Staci Disney-Walker, the Danville Symphony Orchestra's executive director, said she, orchestra conductor Jeremy Swerling and the Mervises are all IU graduates, and the couple, who still have strong ties to the university, were able to bring the group to Danville.

Early Thursday afternoon, the musicians sat in the high school's orchestra room listening to Tarquini's symphony students, all of whom auditioned for the class, practice three pieces they will play at their school concert on Tuesday — the theme from "The Godfather," Grieg's "In the Hall of the Mountain King," and Mozart's Symphony No. 40 in G Minor.
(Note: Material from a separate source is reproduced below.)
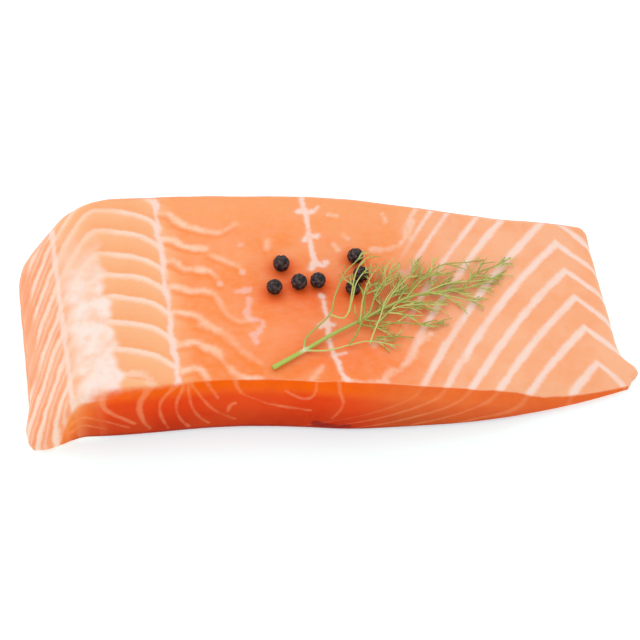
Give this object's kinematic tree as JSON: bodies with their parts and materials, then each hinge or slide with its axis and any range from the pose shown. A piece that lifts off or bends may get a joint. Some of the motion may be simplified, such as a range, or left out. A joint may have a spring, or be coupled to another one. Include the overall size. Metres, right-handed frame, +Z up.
{
  "type": "raw salmon fillet",
  "caption": "Raw salmon fillet portion, thick at the back and thin at the belly, with black peppercorns and a sprig of dill lying on it.",
  "frame": {"origin": "middle of the underside's box, on the surface that the fillet lies on", "axes": "+X from the back of the fish to its belly, +Y along the fish's length, +Z up out of the flesh side"},
  "size_m": [0.188, 0.0838, 0.0275],
  "materials": {
    "salmon_flesh": "moist raw fish flesh, orange with pale fat lines",
    "black_pepper": "dry wrinkled black peppercorn",
    "dill": "fresh yellow-green herb stem"
  },
  "bodies": {
    "root": {"salmon_fillet": "salmon_flesh", "peppercorn_1": "black_pepper", "peppercorn_2": "black_pepper", "peppercorn_3": "black_pepper", "peppercorn_4": "black_pepper", "peppercorn_5": "black_pepper", "peppercorn_6": "black_pepper", "peppercorn_7": "black_pepper", "dill_sprig": "dill"}
  },
  "joints": []
}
After assessing the performance, they worked with instrument sections in break-out sessions.

Senior Anna Lerner, a double bass player at school and with the Danville Symphony Orchestra, said she appreciated the advice from Hagerty, who worked with her on one of the songs.

"He suggested I attack the notes and then let up instead of attacking them all to give it more character," she said. "It really helped us clean it up."

Junior Isaiah Sollars said Ong showed him and other violinists how to better place their bow. It not only improved their tone quality, "it also made it easier to prepare for the next note," Sollars said.

Afterward, the quartet members and students came together to play all three pieces.

"That was awesome!" Tarquini cheered, as the final notes of the Grieg piece faded away. "The timing was great."


“They're not only amazing musicians,” she continued later. “They all have such great personalities, and you can see how they complement each other so well. And they related so well with the kids. Outside of our local symphony, this was an opportunity for kids in Danville to really see what musicians can do and how far they can take their music.”

Quartet members said this is the first time they, as a group, have worked with students. Based on the experience, they are eager to return to Danville in a few months to see how far these students have come.

"It's been really wonderful to see how excited the students are playing an instrument," Rojansky said. "I asked a few of the younger students, in seventh and eighth grade, if they want to continue playing, and they all said 'yes' with enthusiasm. They already have the passion, and it's great to see they're also getting the support of the community. That's how you go far."

The public can see performances by all of the Danville High's instrumental bands and choirs at the fall concert, at 7 p.m. Tuesday in the Dick Van Dyke Auditorium, 202 E. Fairchild St.